== Exercise material

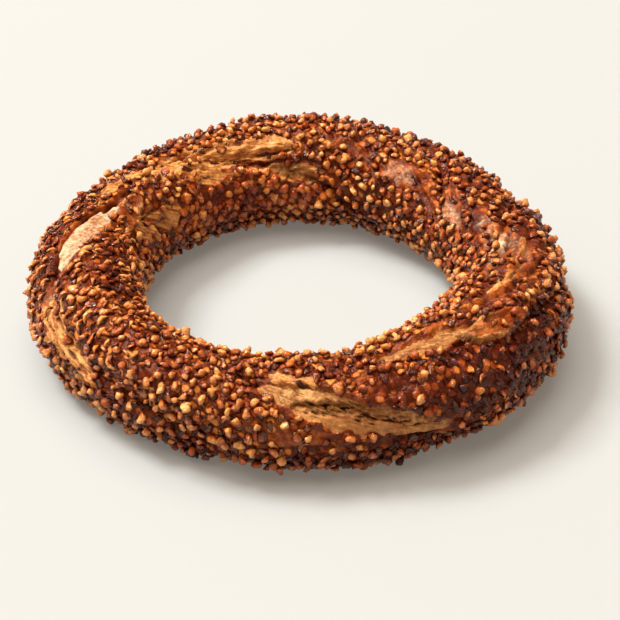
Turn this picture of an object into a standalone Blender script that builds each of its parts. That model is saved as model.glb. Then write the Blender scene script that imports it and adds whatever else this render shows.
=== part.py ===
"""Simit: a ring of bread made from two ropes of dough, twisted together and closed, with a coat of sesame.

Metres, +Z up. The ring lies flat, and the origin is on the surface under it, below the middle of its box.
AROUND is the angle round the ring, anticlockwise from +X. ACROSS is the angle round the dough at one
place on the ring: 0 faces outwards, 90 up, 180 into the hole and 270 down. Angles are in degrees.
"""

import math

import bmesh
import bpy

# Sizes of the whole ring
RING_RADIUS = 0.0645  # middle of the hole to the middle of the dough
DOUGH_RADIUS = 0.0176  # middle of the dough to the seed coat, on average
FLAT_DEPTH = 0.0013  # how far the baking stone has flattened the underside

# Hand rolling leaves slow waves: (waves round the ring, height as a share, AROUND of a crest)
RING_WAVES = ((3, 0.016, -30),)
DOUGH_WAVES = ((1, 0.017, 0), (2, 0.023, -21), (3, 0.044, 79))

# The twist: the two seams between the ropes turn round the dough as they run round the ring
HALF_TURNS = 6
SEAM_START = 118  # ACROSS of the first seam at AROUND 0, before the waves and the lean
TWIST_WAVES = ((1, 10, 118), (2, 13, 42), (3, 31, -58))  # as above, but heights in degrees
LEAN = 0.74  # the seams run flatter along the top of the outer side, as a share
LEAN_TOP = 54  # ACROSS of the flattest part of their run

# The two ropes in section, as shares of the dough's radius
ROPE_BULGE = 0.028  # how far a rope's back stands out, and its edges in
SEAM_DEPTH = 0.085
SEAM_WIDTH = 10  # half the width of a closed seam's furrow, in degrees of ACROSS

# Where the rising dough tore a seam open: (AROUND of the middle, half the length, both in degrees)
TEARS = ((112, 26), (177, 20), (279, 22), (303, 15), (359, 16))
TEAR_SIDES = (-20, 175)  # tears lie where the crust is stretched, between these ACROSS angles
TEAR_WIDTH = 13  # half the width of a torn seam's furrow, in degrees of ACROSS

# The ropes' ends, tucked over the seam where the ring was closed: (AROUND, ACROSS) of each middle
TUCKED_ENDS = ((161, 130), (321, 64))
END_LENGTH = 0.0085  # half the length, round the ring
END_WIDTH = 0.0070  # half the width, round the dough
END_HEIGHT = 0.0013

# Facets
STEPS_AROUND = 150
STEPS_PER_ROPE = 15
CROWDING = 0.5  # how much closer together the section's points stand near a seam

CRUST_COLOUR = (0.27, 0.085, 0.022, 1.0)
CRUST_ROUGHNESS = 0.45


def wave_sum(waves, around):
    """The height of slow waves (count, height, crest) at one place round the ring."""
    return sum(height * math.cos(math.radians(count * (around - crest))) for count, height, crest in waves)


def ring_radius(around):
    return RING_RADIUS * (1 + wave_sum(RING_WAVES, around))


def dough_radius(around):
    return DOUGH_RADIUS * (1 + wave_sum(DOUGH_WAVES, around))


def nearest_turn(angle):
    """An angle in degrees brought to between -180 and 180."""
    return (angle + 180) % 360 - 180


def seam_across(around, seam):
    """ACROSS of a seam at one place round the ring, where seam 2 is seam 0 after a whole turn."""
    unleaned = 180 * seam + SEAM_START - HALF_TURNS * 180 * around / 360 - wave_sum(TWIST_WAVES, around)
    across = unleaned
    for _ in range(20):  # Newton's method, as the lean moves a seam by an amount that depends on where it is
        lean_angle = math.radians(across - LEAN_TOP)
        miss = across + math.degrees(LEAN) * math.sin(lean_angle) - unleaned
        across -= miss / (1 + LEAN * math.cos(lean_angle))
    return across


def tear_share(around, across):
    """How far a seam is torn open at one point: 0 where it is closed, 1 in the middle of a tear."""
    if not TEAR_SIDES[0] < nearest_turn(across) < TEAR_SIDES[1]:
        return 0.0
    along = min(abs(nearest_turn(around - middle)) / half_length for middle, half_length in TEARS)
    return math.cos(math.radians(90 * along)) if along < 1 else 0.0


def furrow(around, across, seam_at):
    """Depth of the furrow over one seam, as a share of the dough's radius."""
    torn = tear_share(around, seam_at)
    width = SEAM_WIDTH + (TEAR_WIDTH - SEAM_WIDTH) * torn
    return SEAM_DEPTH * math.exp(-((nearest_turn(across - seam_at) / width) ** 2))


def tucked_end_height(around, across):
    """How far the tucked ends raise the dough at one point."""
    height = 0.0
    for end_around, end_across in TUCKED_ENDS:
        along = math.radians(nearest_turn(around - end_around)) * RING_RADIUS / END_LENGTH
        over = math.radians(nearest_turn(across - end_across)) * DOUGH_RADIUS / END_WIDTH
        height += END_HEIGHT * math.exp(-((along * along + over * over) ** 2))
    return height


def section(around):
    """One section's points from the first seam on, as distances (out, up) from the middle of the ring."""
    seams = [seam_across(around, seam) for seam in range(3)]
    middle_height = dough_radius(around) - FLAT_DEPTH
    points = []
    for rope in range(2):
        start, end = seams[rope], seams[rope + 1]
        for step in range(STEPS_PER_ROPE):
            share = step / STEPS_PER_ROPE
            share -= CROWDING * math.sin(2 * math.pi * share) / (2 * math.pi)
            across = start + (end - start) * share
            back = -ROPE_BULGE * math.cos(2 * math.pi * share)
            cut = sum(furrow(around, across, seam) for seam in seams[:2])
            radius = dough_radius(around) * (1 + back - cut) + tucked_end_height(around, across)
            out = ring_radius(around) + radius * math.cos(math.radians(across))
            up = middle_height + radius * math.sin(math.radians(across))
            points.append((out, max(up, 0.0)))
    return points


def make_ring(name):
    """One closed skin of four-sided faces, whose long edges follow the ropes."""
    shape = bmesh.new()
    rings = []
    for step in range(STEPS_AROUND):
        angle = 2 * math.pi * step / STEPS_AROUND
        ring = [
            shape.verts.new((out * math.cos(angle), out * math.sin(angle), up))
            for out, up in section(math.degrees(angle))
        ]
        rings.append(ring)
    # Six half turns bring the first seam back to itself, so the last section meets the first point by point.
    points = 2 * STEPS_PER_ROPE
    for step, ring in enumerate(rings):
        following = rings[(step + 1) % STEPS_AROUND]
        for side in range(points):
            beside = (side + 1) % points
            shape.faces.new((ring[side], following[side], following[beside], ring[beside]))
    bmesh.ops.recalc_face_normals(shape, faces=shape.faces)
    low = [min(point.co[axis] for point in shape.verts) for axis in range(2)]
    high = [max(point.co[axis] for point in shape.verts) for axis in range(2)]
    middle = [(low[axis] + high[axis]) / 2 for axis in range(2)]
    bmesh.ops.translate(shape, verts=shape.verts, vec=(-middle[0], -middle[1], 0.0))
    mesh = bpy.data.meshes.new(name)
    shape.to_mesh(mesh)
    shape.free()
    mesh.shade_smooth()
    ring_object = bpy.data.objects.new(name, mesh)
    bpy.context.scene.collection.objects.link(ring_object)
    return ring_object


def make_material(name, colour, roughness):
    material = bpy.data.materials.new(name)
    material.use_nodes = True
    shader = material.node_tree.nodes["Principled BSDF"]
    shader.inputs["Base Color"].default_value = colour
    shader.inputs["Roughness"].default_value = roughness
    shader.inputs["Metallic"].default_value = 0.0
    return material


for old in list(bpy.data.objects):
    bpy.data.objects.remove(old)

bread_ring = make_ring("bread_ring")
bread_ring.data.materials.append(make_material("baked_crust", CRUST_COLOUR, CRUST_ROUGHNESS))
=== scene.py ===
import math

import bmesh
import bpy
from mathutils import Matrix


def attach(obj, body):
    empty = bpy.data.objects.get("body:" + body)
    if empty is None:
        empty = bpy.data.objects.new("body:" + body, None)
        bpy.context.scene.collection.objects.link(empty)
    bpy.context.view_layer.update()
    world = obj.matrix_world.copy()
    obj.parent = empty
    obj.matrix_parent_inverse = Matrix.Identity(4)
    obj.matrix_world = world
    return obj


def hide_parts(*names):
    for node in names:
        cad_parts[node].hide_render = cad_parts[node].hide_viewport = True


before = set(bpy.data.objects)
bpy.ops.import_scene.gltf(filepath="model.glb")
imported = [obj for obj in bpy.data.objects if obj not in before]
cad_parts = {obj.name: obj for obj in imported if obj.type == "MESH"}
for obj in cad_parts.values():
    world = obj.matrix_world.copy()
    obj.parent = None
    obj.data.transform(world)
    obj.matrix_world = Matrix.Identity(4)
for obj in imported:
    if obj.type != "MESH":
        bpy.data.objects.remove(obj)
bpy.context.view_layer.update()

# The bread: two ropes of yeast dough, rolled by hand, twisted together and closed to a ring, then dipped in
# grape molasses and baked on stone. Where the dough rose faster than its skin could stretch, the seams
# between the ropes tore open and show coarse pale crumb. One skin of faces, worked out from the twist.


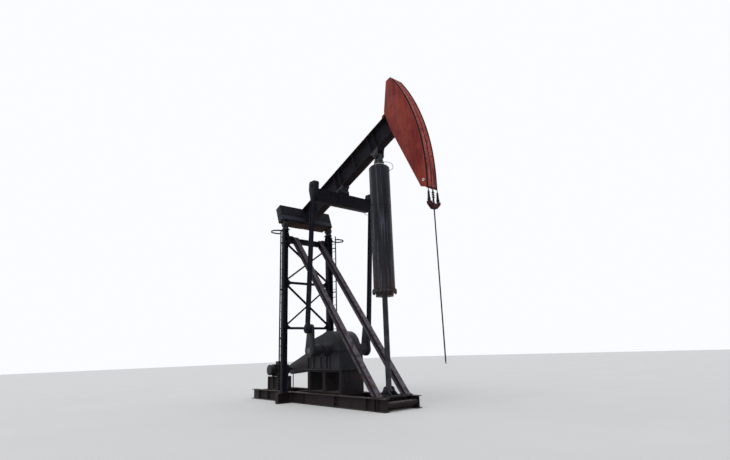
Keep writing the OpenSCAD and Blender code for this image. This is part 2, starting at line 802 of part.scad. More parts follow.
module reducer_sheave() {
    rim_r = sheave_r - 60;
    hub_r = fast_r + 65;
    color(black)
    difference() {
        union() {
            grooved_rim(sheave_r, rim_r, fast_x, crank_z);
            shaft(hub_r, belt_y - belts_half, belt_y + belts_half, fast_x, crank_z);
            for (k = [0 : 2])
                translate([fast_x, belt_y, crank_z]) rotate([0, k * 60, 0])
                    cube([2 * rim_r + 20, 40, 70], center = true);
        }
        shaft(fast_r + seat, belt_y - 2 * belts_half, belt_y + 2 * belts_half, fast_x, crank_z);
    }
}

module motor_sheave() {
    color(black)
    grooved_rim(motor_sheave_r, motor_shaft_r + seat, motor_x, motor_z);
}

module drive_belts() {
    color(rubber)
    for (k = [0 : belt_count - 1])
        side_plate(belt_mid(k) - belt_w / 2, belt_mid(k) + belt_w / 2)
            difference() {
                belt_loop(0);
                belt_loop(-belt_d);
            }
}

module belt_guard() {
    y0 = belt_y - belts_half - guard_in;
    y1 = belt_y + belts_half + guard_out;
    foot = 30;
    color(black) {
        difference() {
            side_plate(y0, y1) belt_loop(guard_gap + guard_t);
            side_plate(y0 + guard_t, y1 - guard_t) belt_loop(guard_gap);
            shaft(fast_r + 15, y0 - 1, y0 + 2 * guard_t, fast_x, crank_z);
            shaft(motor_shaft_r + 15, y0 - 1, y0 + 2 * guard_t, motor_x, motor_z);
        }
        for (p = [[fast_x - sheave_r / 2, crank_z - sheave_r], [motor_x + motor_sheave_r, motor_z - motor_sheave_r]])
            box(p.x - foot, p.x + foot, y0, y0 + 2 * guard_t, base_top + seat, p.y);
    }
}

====
== Exercise material

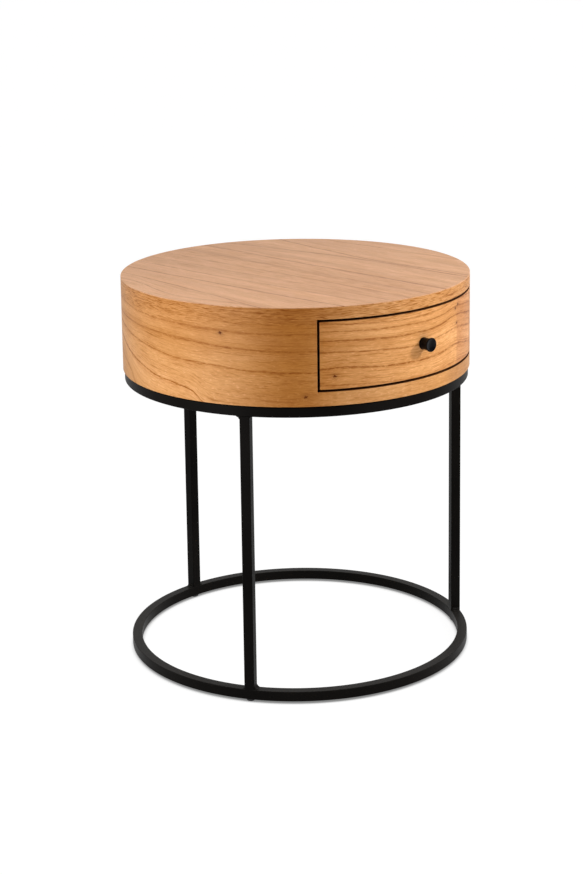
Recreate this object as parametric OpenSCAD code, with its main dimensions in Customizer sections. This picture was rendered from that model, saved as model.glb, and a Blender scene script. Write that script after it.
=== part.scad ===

====

* **Goal of the exercise**
Return the lines from the line with "return material" through the line with "obj.parent = empty", inclusive, exactly as they stand, and nothing else.

* **Answer for this exercise**
    return material


for old in list(bpy.data.objects):
    bpy.data.objects.remove(old)

bread_ring = make_ring("bread_ring")
bread_ring.data.materials.append(make_material("baked_crust", CRUST_COLOUR, CRUST_ROUGHNESS))
=== scene.py ===
import math

import bmesh
import bpy
from mathutils import Matrix


def attach(obj, body):
    empty = bpy.data.objects.get("body:" + body)
    if empty is None:
        empty = bpy.data.objects.new("body:" + body, None)
        bpy.context.scene.collection.objects.link(empty)
    bpy.context.view_layer.update()
    world = obj.matrix_world.copy()
    obj.parent = empty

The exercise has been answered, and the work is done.